To understand these features, and why they are important, we first need a little background. Lucene's facet module does most of its work at indexing time: for each indexed document, it examines every facet label, each of which may be hierarchical, and maps each unique label in the hierarchy to an integer id, and then encodes all ids into a binary doc values field. A separate taxonomy index stores this mapping, and ensures that, even across segments, the same label gets the same id.
At search time, faceting cost is minimal: for each matched document, we visit all integer ids and aggregate counts in an array, summarizing the results in the end, for example as top N facet labels by count.
This is in contrast to purely dynamic faceting implementations like ElasticSearch's and Solr's, which do all work at search time. Such approaches are more flexible: you need not do anything special during indexing, and for every query you can pick and choose exactly which facets to compute.

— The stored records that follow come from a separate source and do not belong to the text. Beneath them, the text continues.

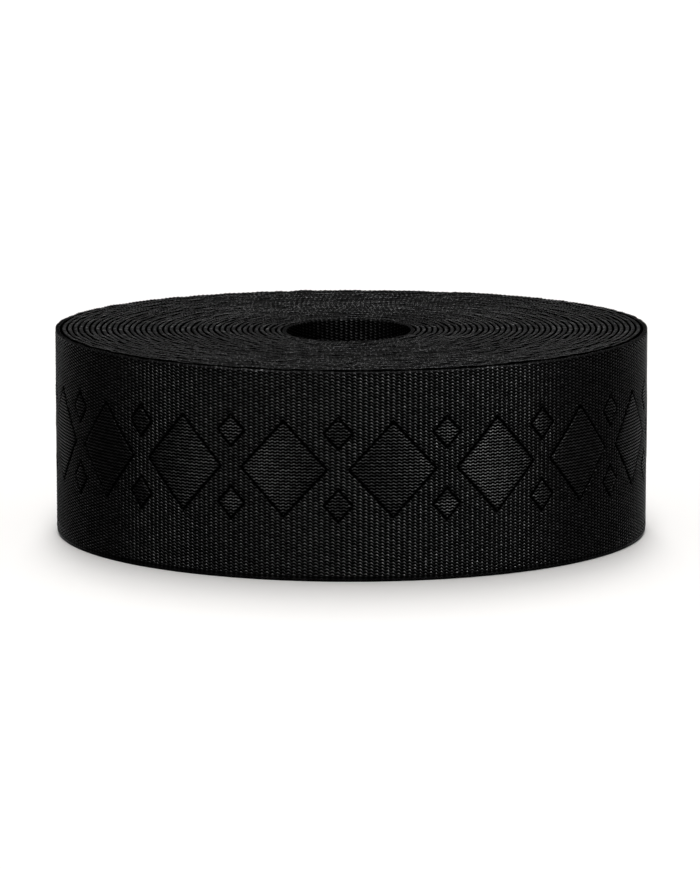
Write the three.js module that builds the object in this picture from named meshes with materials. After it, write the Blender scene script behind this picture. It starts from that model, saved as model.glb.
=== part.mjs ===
// A roll of heavy polyester webbing, wound on itself with no core and lying flat on its edge.
// Millimetres, +Z up. The origin is on the winding axis, in the plane that the roll rests on.
// The side towards -Y is the front: the webbing's outer end lies at the back, and its inner end
// at the front of the hole.
import * as THREE from "three";

// The webbing is a flat woven band with rounded edges
const WEBBING_WIDTH = 50;
const EDGE_ROUNDING = 0.55;
const WEBBING_COLOUR = 0x141415;

// The winding is a spiral that grows by one pitch in each turn
const HOLE_RADIUS = 14.7;
const TURN_PITCH = 1.4;
const TURNS = 41.4;
const INNER_END_ANGLE = THREE.MathUtils.degToRad(-75);
const STEPS_PER_TURN = 60;
const STEPS = Math.round(TURNS * STEPS_PER_TURN);

// The hole is longer from front to back, by this much at each end, and the turns around it are
// each a little rounder than the one before
const HOLE_STRETCH = 2;

// The last turn stands a little off the roll and lies a little lower, most of all at the front
const LAST_TURN_SLACK = 0.5;
const LAST_TURN_DROP = 0.25;

// The upper side has a ridge along each turn's edge and a groove between each two turns
const GROOVE_DEPTH = 0.75;
const LAST_GROOVE_DEPTH = 1.5;

// No two ridges are level: they wave below the highest one by these drops
const RIDGE_WAVES = [
  { drop: 0.16, wavesPerTurn: 0.381, phase: 0.4 },
  { drop: 0.1, wavesPerTurn: 1.13, phase: 2.1 },
  { drop: 0.14, wavesPerTurn: 0.043, phase: 1.2 },
];

const angleAt = (step) => INNER_END_ANGLE + (2 * Math.PI * step) / STEPS_PER_TURN;

// Rises from 0 to 1 and falls back to 0 over the last turn
function lastTurnBulge(step) {
  const turnsToEnd = (STEPS - step) / STEPS_PER_TURN;
  return turnsToEnd > 0 && turnsToEnd < 1 ? Math.sin(Math.PI * turnsToEnd) ** 2 : 0;
}

// The radius of the webbing's inner face at a step. Its outer face is one pitch further out.
function innerRadius(step) {
  const stretch = HOLE_STRETCH * (1 - step / STEPS) * Math.sin(angleAt(step)) ** 2;
  const slack = LAST_TURN_SLACK * lastTurnBulge(step);
  return HOLE_RADIUS + (TURN_PITCH * step) / STEPS_PER_TURN + stretch + slack;
}

// The groove between the turn that is at this step and the turn before it. Before the first turn
// is done it is the hole's rim, and past the last one it is the outer rim.
function grooveRadius(step) {
  if (step < STEPS_PER_TURN) return innerRadius(step);
  const outerFaceBefore = innerRadius(step - STEPS_PER_TURN) + TURN_PITCH;
  return step > STEPS ? outerFaceBefore : (outerFaceBefore + innerRadius(step)) / 2;
}

function grooveHeight(step) {
  const openness = step <= STEPS ? lastTurnBulge(step) : 0;
  return WEBBING_WIDTH - THREE.MathUtils.lerp(GROOVE_DEPTH, LAST_GROOVE_DEPTH, openness);
}

const ridgeRadius = (step) => innerRadius(step) + TURN_PITCH / 2;

function ridgeHeight(step) {
  const turns = step / STEPS_PER_TURN;
  const wave = ({ drop, wavesPerTurn, phase }) =>
    (drop * (1 + Math.sin(2 * Math.PI * wavesPerTurn * turns + phase))) / 2;
  const unevenness = RIDGE_WAVES.reduce((sum, row) => sum + wave(row), 0);
  return WEBBING_WIDTH - unevenness - LAST_TURN_DROP * lastTurnBulge(step);
}

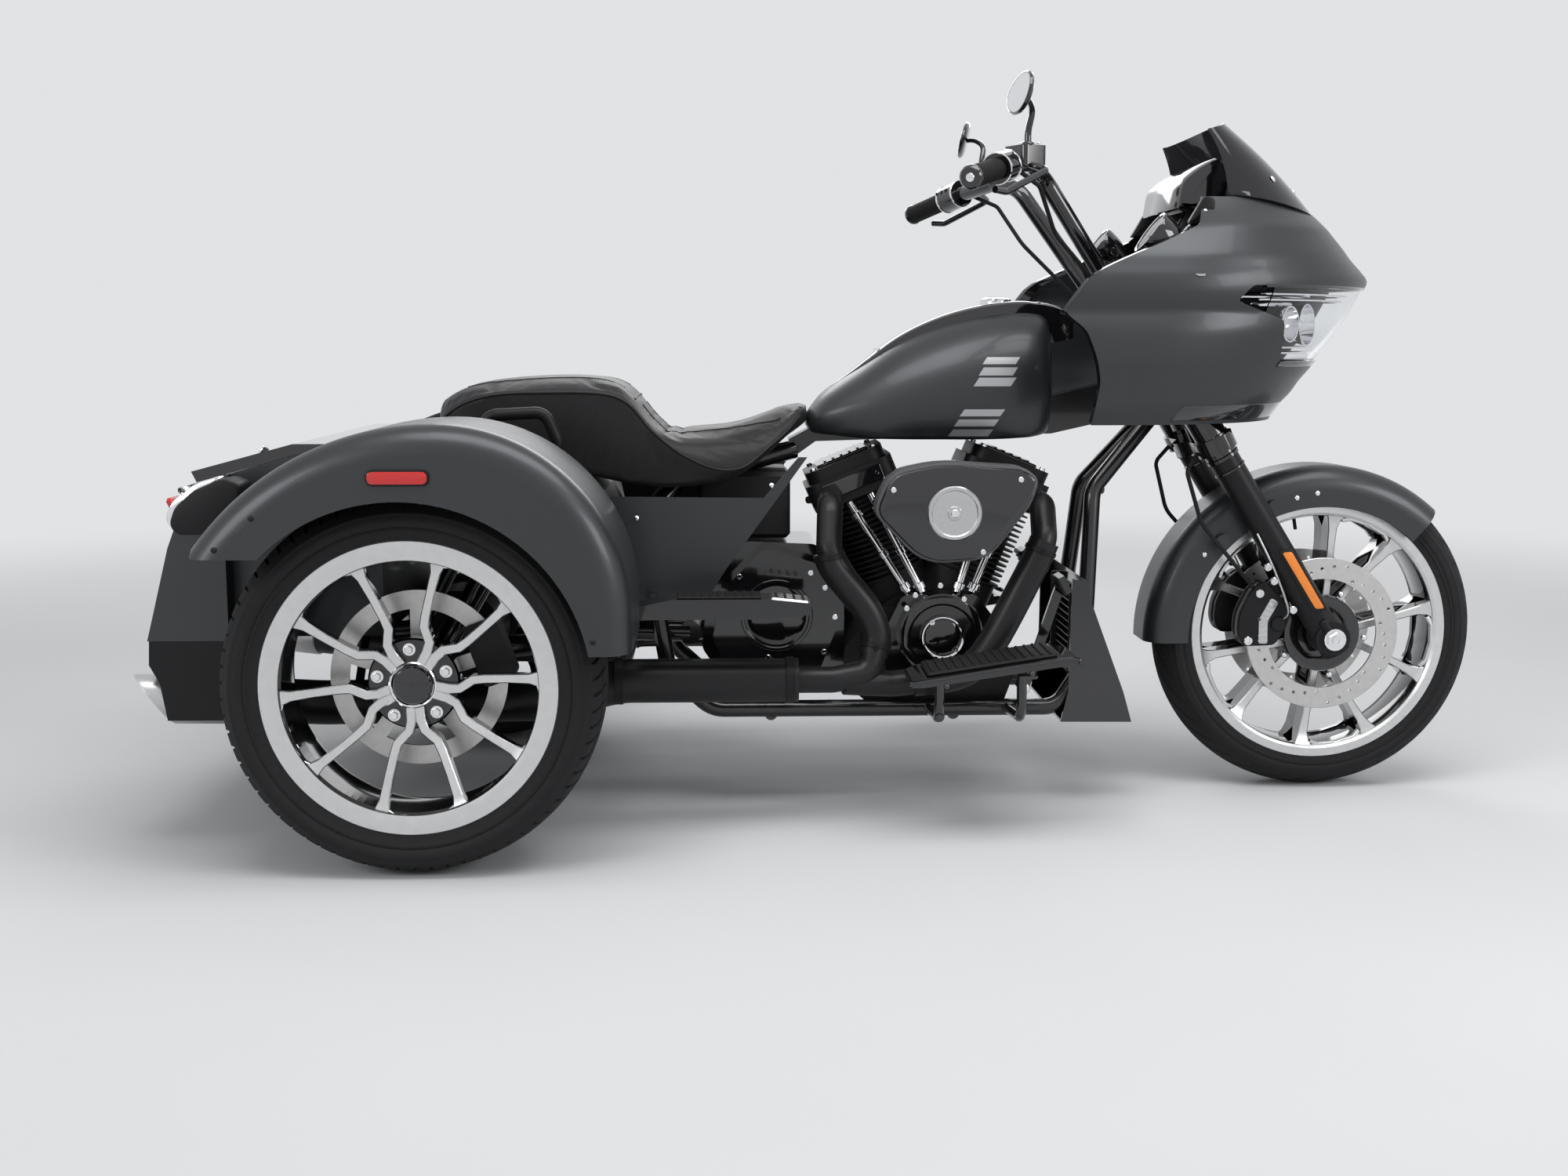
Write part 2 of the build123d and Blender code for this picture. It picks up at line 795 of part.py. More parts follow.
def make_crankcase():
    """Engine case with its cylinder decks, a plain heavy block inside."""
    case = across(crank_x, crank_z + 10, 138, -110, 110)
    case += plate(
        [(40, 190), (300, 190), (322, 250), (262, 380), (60, 380), (-8, 300), (-8, 230)],
        -122,
        122,
        [12, 12, 20, 20, 20, 20, 12],
    )
    case -= block(-400, 700, -200, 200, 0, engine_floor)
    case = largest(case)
    for sign in (-1, 1):
        deck = cylinder_frame(sign)
        case += extrude(deck.offset(90) * Circle(fin_r - 6), amount=fins_start - 90 - fit_gap)
    return largest(case - cylinders_solid[0] - cylinders_solid[1])


def make_cylinders():
    """Both finned barrels with their heads and rocker covers."""
    barrels = []
    for sign in (-1, 1):
        frame = cylinder_frame(sign)
        points = [(0.0, fins_start)]
        for index in range(fin_count):
            low = fins_start + index * fin_pitch
            high = low + fin_thickness
            points += [(bore_r, low), (fin_r, low), (fin_r, high), (bore_r, high)]
        fins_end = fins_start + fin_count * fin_pitch
        points += [(bore_r, fins_end), (0.0, fins_end)]
        face = make_face(Polyline(*points, close=True))
        barrel = revolve(Plane.XZ * face, Axis.Z)
        barrel = frame * barrel
        head = extrude(frame.offset(fins_end) * RectangleRounded(176, 196, 26), amount=head_top - fins_end)
        cover = extrude(frame.offset(head_top) * RectangleRounded(158, 180, 34), amount=cover_top - head_top)
        piece = barrel + head + cover
        barrels.append(piece)
    rear, front = barrels
    front -= rear
    return [largest(rear), largest(front)]


def make_cam_cover():
    cover = across(cam_x, cam_z, 82, -186, -122 - fit_gap)
    cover += plate(
        [(70, 250), (300, 250), (300, 330), (240, 408), (100, 408), (62, 330)], -160, -122 - fit_gap,
        [20, 20, 30, 20, 20, 30],
    )
    cover += across(cam_x, cam_z, 42, -196, -180)
    return cover


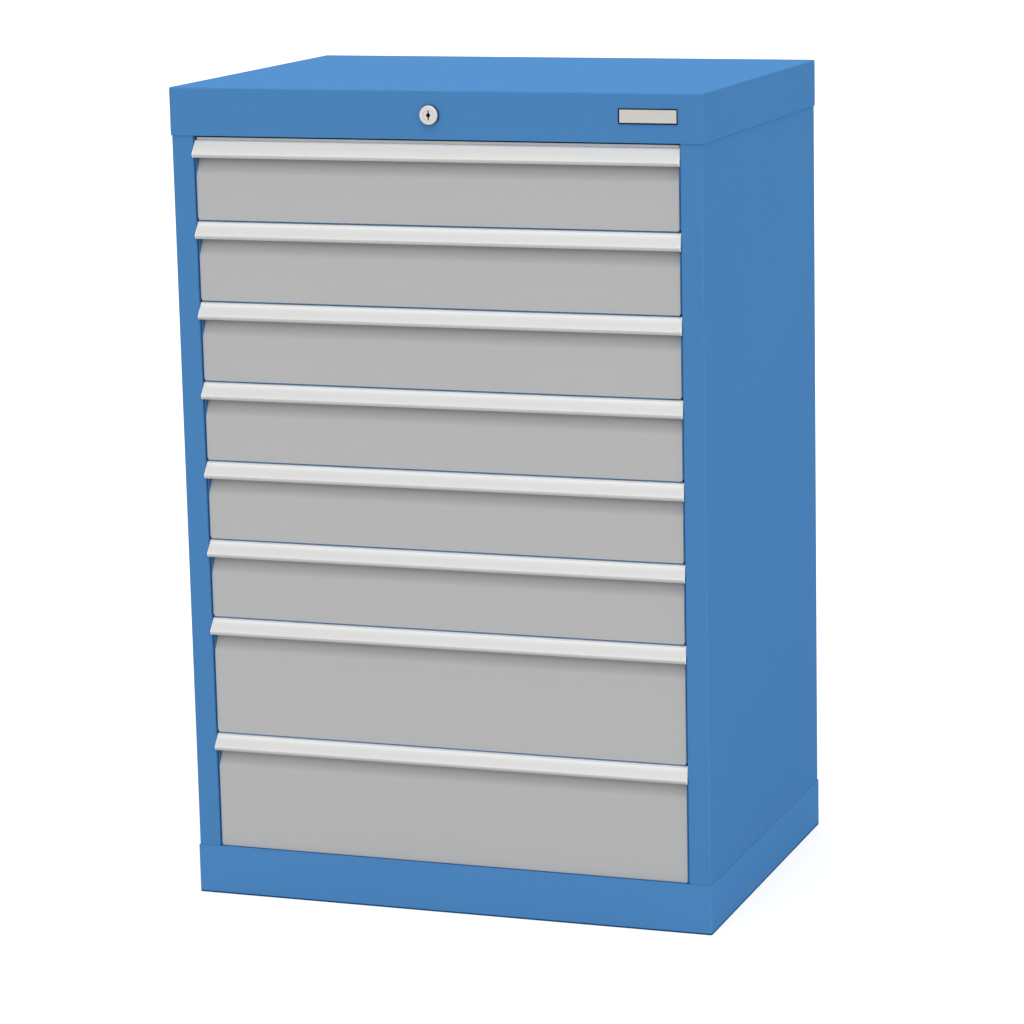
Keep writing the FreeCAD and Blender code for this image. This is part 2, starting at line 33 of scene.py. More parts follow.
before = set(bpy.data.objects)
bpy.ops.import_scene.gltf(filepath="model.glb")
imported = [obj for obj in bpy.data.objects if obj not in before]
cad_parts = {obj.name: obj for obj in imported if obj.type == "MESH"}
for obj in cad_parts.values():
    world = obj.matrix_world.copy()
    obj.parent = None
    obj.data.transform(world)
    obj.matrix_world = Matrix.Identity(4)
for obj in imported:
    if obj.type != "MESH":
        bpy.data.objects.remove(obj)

However, the price for that flexibility is slower searching, as each search must do more work for every matched document. Furthermore, the impact on near-real-time reopen latency can be horribly costly if top-level data-structures, such as Solr's
UnInvertedField
, must be rebuilt on every reopen.
The taxonomy index used by the facet module means no extra work needs
to be done on each near-real-time reopen.
Enough background, now on to our two new features!
Sorted-set doc-values faceting
These features bring two dynamic alternatives to the facet module, both computing facet counts from previously indexed doc-values fields. The first feature, sorted-set doc-values faceting (see LUCENE-4795), allows the application to index a normal sorted-set doc-values field, for example:
doc.add(new SortedSetDocValuesField("foo")); doc.add(new SortedSetDocValuesField("bar"));and then to compute facet counts at search time using
SortedSetDocValuesAccumulator
and SortedSetDocValuesReaderState
.
This feature does not use the taxonomy index, since all state is stored in the doc-values, but the tradeoff is that on each near-real-time reopen, a top-level data-structure is recomputed to map per-segment integer ordinals to global ordinals. The good news is this should be relatively low cost since it's just merge-sorting already sorted terms, and it doesn't need to visit the documents (unlike
UnInvertedField
).
At search time there is also a small performance hit (~25%, depending on the query) since each per-segment ord must be re-mapped to the global ord space. Likely this could be improved (no time was spend optimizing). Furthermore, this feature currently only works with non-hierarchical facet fields, though this should be fixable (patches welcome!).
Dynamic range faceting
The second new feature, dynamic range faceting, works on top of a numeric doc-values field (see LUCENE-4965), and implements dynamic faceting over numeric ranges. You create a
RangeFacetRequest
, providing custom ranges with their
labels. Each matched document is checked against all ranges and the
count is incremented when there is a match. The range-test is a naive
simple linear search, which is probably OK since there are usually
only a few ranges, but we could eventually upgrade this to
an interval
tree to get better performance (patches welcome!).
Likewise, this new feature does not use the taxonomy index, only a numeric doc-values field. This feature is especially useful with time-based fields. You can see it in action in the Jira issues search example in the
Updated
field.
Happy faceting!